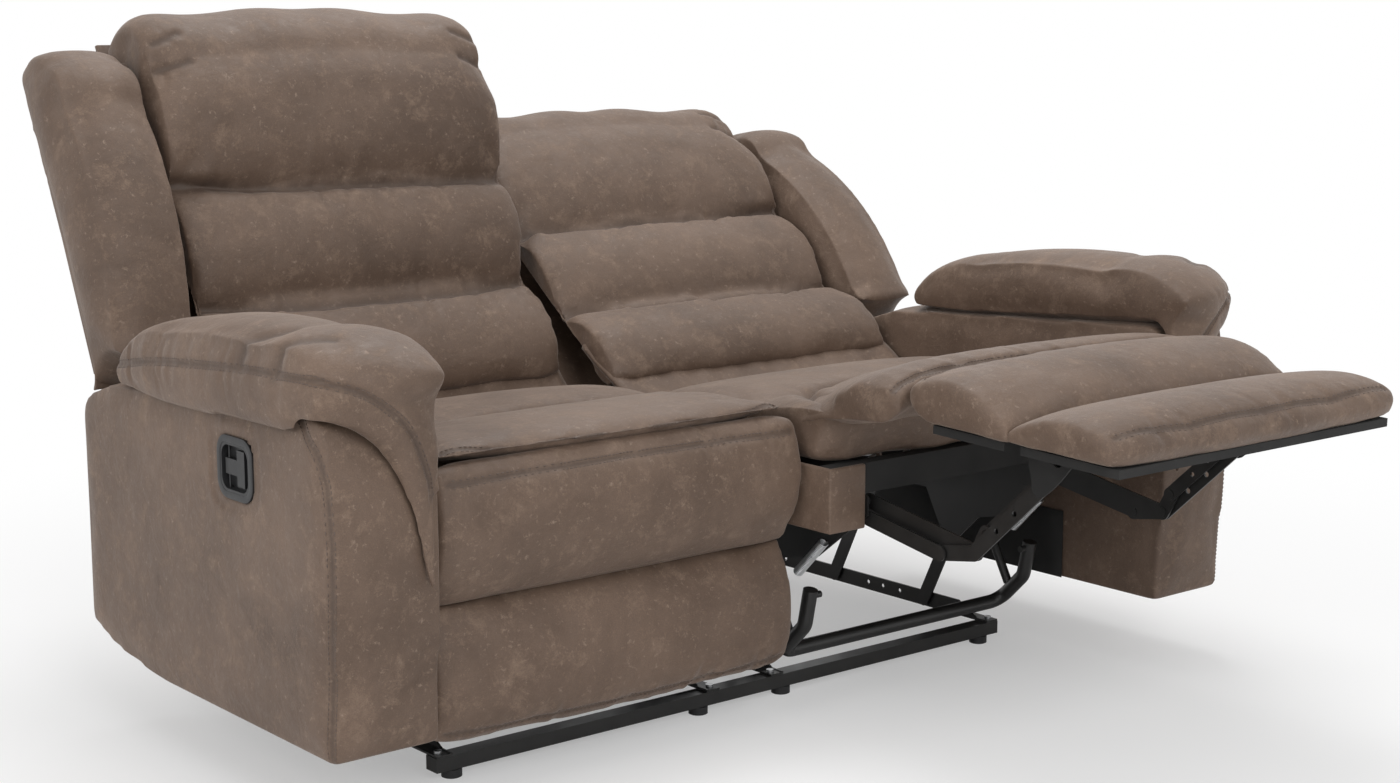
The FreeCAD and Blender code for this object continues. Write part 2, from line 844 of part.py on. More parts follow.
nodes = {
    "base_rails": group(make_rails()),
    "front_cross_bar": group([make_bar(FRONT_BAR_Y)]),
    "rear_cross_bar": group([make_bar(REAR_BAR_Y)]),
    "glide_feet": group(make_feet()),
    "base_bolts": group(make_base_bolts()),
}
for name, pieces, pose in make_unit():
    shape = group(pieces)
    nodes["left_" + name] = shape.mirror(V(0, 0, 0), V(1, 0, 0))
    opened = shape.copy()
    pose(opened)
    nodes["right_" + name] = opened

# The origin is on the floor, under the middle of the sofa as it stands in the photograph.
reach = [shape.optimalBoundingBox(False, False) for shape in nodes.values()]
low = min(extent.YMin for extent in reach)
high = max(extent.YMax for extent in reach)
to_origin = -(low + high) / 2
for name, shape in nodes.items():
    shape.translate(V(0, to_origin, 0))
    shape.exportStep("parts/" + name + ".step")
    if not shape.isValid():
        print("invalid", name)
print("depth", round(high - low, 1), "shift", to_origin, "nodes", len(nodes))
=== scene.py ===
import bmesh
import bpy
import json
import math
from mathutils import Matrix, Vector
from mathutils.bvhtree import BVHTree
import numpy as np


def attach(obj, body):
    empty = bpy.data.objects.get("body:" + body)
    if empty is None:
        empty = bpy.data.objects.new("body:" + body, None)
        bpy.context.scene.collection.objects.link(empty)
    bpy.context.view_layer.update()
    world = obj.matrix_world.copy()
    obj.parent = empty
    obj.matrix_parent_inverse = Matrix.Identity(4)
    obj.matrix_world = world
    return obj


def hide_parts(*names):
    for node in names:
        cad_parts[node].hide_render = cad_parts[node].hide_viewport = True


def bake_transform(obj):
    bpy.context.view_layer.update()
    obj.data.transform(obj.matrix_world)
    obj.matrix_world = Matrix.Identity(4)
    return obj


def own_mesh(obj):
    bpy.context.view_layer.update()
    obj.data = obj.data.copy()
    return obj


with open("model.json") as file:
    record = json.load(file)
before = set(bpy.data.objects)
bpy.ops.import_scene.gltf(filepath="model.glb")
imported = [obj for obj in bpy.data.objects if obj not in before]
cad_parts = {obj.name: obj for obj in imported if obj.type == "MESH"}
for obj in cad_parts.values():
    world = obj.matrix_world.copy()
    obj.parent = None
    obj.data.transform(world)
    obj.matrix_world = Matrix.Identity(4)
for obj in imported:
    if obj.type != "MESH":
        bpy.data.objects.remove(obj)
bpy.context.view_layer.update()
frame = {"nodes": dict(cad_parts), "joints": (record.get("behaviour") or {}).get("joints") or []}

nodes = frame["nodes"]
bpy.ops.object.select_all(action="DESELECT")


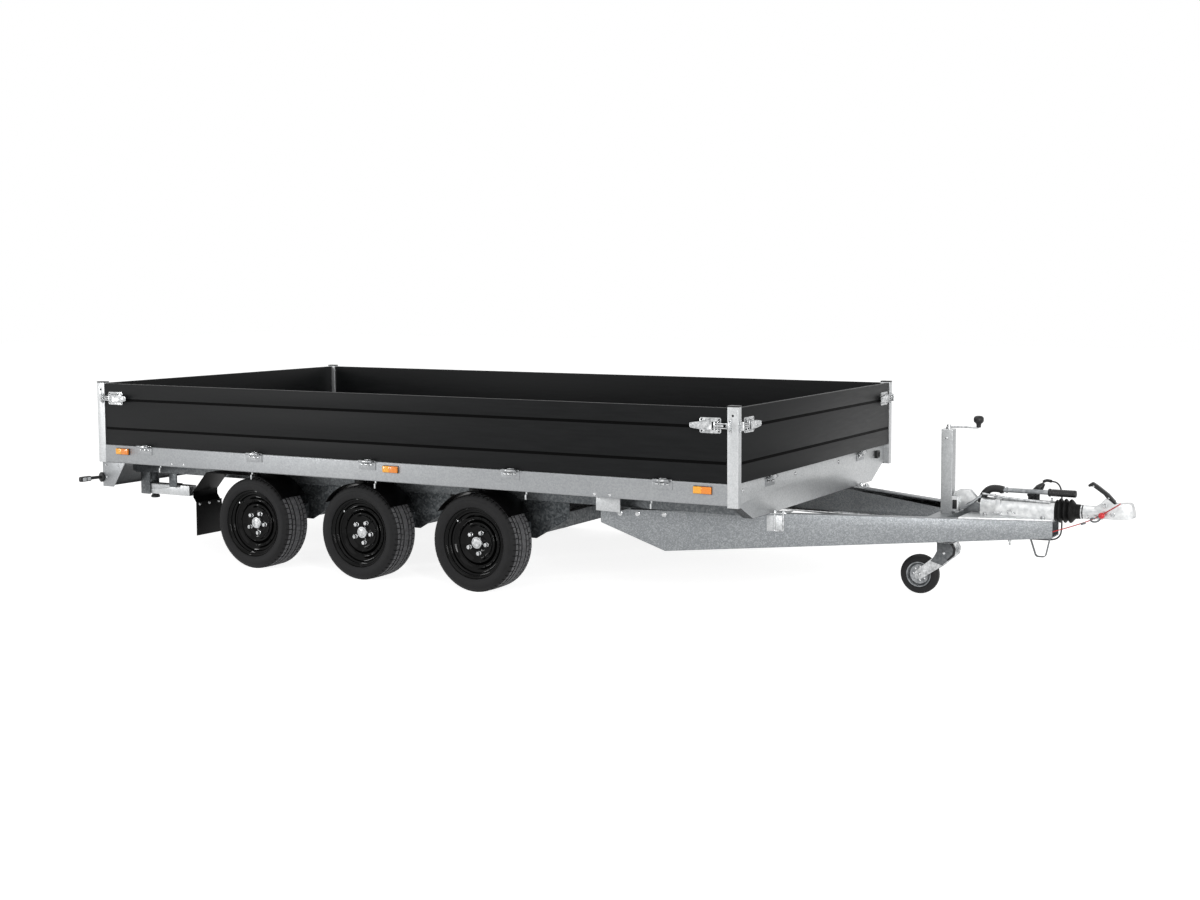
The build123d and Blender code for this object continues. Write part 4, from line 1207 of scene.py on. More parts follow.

+ + + +

■ **Stated task**:
Your task is to extract exactly the lines starting at the line with "# The origin" and ending at the line with "obj.parent = empty", including both ends, and no other lines.

■ **Completed task**:
# The origin is on the floor, under the middle of the sofa as it stands in the photograph.
reach = [shape.optimalBoundingBox(False, False) for shape in nodes.values()]
low = min(extent.YMin for extent in reach)
high = max(extent.YMax for extent in reach)
to_origin = -(low + high) / 2
for name, shape in nodes.items():
    shape.translate(V(0, to_origin, 0))
    shape.exportStep("parts/" + name + ".step")
    if not shape.isValid():
        print("invalid", name)
print("depth", round(high - low, 1), "shift", to_origin, "nodes", len(nodes))
=== scene.py ===
import bmesh
import bpy
import json
import math
from mathutils import Matrix, Vector
from mathutils.bvhtree import BVHTree
import numpy as np


def attach(obj, body):
    empty = bpy.data.objects.get("body:" + body)
    if empty is None:
        empty = bpy.data.objects.new("body:" + body, None)
        bpy.context.scene.collection.objects.link(empty)
    bpy.context.view_layer.update()
    world = obj.matrix_world.copy()
    obj.parent = empty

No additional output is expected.